◆ **SHORT EXERCISE**: Repeat the line that contains "The three.js and", the line that contains "# Rubber cap over the tube's end", and all lines between them, exactly and with no other lines.
++++++++++
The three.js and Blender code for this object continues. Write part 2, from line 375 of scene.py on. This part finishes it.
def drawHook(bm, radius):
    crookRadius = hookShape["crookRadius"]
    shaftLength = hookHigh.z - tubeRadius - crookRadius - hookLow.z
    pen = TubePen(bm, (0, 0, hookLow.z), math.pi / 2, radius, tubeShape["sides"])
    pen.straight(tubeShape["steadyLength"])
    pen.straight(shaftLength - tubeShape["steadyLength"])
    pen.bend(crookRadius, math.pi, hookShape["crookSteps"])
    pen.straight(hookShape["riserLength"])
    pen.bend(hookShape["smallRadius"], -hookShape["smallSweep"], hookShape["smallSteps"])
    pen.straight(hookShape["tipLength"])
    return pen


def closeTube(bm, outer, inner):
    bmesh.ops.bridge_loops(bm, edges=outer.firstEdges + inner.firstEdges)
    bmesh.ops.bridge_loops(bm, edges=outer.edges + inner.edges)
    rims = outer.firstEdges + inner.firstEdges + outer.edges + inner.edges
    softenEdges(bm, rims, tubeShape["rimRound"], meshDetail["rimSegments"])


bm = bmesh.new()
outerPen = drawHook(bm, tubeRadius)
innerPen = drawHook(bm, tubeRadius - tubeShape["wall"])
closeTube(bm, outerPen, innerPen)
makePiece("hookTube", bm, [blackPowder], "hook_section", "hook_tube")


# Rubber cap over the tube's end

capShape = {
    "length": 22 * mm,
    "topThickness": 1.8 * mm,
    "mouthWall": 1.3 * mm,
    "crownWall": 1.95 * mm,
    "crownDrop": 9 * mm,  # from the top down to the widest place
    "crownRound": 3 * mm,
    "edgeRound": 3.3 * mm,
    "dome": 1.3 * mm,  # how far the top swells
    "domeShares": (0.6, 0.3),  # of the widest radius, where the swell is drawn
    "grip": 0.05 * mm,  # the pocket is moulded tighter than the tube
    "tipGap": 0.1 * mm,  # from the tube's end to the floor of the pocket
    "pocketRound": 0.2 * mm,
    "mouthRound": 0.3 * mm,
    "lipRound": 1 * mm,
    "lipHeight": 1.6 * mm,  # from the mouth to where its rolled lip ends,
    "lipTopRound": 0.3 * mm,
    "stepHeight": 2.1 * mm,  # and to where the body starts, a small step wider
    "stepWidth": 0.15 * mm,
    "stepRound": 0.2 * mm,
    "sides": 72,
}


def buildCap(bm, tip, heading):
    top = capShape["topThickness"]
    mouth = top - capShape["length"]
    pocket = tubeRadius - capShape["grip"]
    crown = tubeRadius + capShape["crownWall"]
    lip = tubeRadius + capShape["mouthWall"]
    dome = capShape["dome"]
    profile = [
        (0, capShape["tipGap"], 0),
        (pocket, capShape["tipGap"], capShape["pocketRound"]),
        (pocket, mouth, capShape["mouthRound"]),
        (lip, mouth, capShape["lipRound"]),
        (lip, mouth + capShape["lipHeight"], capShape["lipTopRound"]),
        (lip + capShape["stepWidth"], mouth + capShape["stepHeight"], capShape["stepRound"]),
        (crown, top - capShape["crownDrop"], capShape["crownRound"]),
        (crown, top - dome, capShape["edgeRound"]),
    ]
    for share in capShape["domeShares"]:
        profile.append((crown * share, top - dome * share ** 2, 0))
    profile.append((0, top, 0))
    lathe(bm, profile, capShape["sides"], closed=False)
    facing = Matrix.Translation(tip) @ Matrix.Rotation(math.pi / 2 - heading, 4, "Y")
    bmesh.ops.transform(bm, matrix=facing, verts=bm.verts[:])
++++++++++
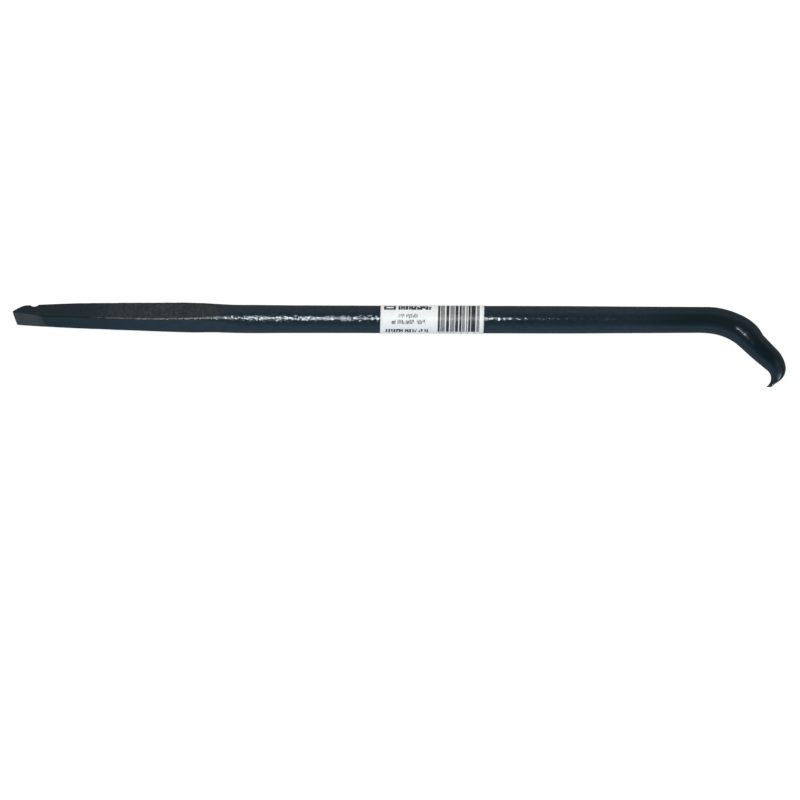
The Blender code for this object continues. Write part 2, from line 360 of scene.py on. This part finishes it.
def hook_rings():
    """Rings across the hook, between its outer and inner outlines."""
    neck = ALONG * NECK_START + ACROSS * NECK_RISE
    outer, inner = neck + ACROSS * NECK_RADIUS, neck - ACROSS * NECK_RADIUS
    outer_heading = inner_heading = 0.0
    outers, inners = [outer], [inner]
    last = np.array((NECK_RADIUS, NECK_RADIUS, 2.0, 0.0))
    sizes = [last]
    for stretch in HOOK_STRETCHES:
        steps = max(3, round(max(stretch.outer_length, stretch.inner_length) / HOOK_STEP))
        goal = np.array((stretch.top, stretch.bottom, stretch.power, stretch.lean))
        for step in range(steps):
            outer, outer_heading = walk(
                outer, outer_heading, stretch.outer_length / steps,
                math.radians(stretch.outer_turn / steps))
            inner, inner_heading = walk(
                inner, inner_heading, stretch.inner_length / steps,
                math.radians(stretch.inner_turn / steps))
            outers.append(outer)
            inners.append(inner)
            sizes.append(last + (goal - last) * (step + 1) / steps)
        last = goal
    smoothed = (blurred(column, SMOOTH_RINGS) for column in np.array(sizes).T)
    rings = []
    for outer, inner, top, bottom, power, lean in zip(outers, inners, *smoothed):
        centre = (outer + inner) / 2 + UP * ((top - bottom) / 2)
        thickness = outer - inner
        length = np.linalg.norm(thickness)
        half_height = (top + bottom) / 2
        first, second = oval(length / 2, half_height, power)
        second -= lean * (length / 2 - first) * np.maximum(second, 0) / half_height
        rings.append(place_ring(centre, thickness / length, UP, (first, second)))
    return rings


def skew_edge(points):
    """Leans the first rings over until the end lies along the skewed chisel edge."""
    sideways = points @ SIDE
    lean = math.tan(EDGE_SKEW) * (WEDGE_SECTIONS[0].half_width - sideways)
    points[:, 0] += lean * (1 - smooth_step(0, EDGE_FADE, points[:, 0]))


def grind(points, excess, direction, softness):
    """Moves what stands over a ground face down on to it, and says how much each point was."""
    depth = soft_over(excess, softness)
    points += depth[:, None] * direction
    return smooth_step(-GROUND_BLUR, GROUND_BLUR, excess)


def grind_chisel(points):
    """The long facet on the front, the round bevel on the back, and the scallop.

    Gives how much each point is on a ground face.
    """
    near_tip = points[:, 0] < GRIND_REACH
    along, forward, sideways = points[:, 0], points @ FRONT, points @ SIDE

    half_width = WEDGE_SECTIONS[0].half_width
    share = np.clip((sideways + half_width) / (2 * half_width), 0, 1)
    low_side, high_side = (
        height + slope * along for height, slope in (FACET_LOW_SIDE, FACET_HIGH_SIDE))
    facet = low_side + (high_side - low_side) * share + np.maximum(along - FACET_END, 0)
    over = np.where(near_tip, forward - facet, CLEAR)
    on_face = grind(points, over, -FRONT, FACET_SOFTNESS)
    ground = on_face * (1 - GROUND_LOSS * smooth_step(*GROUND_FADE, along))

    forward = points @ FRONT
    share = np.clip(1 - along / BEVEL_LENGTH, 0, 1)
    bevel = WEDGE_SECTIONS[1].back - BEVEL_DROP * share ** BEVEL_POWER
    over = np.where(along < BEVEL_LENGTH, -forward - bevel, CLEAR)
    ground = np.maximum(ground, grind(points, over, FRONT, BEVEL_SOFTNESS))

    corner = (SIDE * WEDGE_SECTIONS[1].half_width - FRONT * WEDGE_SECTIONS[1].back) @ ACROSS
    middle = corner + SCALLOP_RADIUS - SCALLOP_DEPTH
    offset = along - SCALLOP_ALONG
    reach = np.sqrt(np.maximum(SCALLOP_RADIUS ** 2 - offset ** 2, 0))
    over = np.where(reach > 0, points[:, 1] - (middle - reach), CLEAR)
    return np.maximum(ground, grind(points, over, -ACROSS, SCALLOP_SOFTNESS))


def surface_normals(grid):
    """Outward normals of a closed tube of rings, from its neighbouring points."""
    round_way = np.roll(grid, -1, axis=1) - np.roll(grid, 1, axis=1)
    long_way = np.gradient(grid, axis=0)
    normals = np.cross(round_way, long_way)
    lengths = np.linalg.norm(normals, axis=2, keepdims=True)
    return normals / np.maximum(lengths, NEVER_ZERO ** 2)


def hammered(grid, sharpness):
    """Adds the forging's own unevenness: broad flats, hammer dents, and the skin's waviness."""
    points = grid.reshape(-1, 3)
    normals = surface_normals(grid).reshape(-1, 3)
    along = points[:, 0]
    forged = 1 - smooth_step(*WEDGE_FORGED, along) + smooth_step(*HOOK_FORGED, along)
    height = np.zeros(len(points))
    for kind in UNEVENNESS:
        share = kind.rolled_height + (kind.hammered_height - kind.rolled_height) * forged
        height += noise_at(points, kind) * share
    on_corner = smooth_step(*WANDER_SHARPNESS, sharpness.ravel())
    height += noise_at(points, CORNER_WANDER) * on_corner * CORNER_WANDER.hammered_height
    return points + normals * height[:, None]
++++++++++
◆ **FULL ANSWER**:
The three.js and Blender code for this object continues. Write part 2, from line 375 of scene.py on. This part finishes it.
def drawHook(bm, radius):
    crookRadius = hookShape["crookRadius"]
    shaftLength = hookHigh.z - tubeRadius - crookRadius - hookLow.z
    pen = TubePen(bm, (0, 0, hookLow.z), math.pi / 2, radius, tubeShape["sides"])
    pen.straight(tubeShape["steadyLength"])
    pen.straight(shaftLength - tubeShape["steadyLength"])
    pen.bend(crookRadius, math.pi, hookShape["crookSteps"])
    pen.straight(hookShape["riserLength"])
    pen.bend(hookShape["smallRadius"], -hookShape["smallSweep"], hookShape["smallSteps"])
    pen.straight(hookShape["tipLength"])
    return pen


def closeTube(bm, outer, inner):
    bmesh.ops.bridge_loops(bm, edges=outer.firstEdges + inner.firstEdges)
    bmesh.ops.bridge_loops(bm, edges=outer.edges + inner.edges)
    rims = outer.firstEdges + inner.firstEdges + outer.edges + inner.edges
    softenEdges(bm, rims, tubeShape["rimRound"], meshDetail["rimSegments"])


bm = bmesh.new()
outerPen = drawHook(bm, tubeRadius)
innerPen = drawHook(bm, tubeRadius - tubeShape["wall"])
closeTube(bm, outerPen, innerPen)
makePiece("hookTube", bm, [blackPowder], "hook_section", "hook_tube")


# Rubber cap over the tube's end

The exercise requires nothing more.